Supplied data —
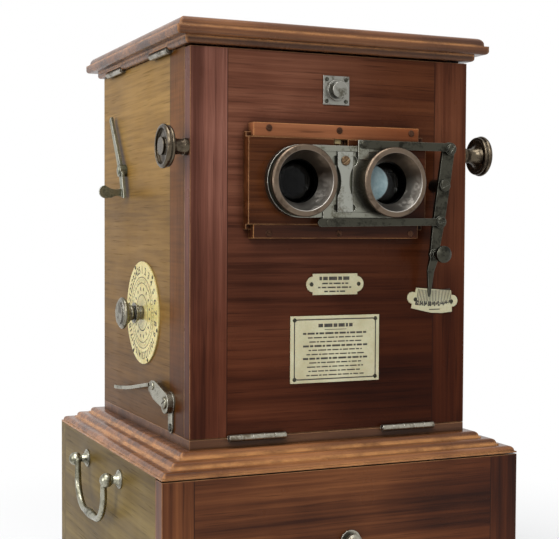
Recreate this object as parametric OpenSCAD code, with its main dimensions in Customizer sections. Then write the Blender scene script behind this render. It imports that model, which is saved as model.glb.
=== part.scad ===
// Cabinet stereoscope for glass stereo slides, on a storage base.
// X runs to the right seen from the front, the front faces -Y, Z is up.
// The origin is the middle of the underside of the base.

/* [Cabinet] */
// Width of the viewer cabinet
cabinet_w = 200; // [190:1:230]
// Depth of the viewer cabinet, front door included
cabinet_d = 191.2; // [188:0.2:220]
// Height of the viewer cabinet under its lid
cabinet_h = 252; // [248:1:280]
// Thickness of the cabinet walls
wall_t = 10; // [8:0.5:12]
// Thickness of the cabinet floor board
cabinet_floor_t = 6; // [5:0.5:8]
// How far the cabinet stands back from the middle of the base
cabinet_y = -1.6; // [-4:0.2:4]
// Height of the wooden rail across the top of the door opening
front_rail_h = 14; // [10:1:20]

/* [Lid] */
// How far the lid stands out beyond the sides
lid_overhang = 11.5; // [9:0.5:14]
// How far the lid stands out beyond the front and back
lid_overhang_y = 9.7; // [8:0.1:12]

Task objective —
Lines from the start of the material above through the line containing "front_rail_h = 14; // [10:1:20]" are to be duplicated exactly, and only those.

In response —
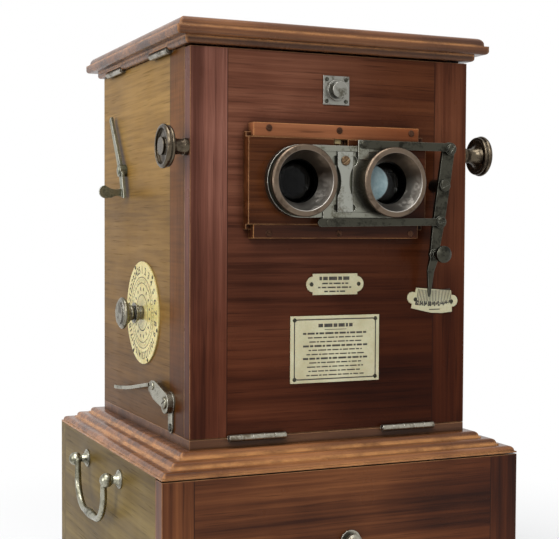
Recreate this object as parametric OpenSCAD code, with its main dimensions in Customizer sections. Then write the Blender scene script behind this render. It imports that model, which is saved as model.glb.
=== part.scad ===
// Cabinet stereoscope for glass stereo slides, on a storage base.
// X runs to the right seen from the front, the front faces -Y, Z is up.
// The origin is the middle of the underside of the base.

/* [Cabinet] */
// Width of the viewer cabinet
cabinet_w = 200; // [190:1:230]
// Depth of the viewer cabinet, front door included
cabinet_d = 191.2; // [188:0.2:220]
// Height of the viewer cabinet under its lid
cabinet_h = 252; // [248:1:280]
// Thickness of the cabinet walls
wall_t = 10; // [8:0.5:12]
// Thickness of the cabinet floor board
cabinet_floor_t = 6; // [5:0.5:8]
// How far the cabinet stands back from the middle of the base
cabinet_y = -1.6; // [-4:0.2:4]
// Height of the wooden rail across the top of the door opening
front_rail_h = 14; // [10:1:20]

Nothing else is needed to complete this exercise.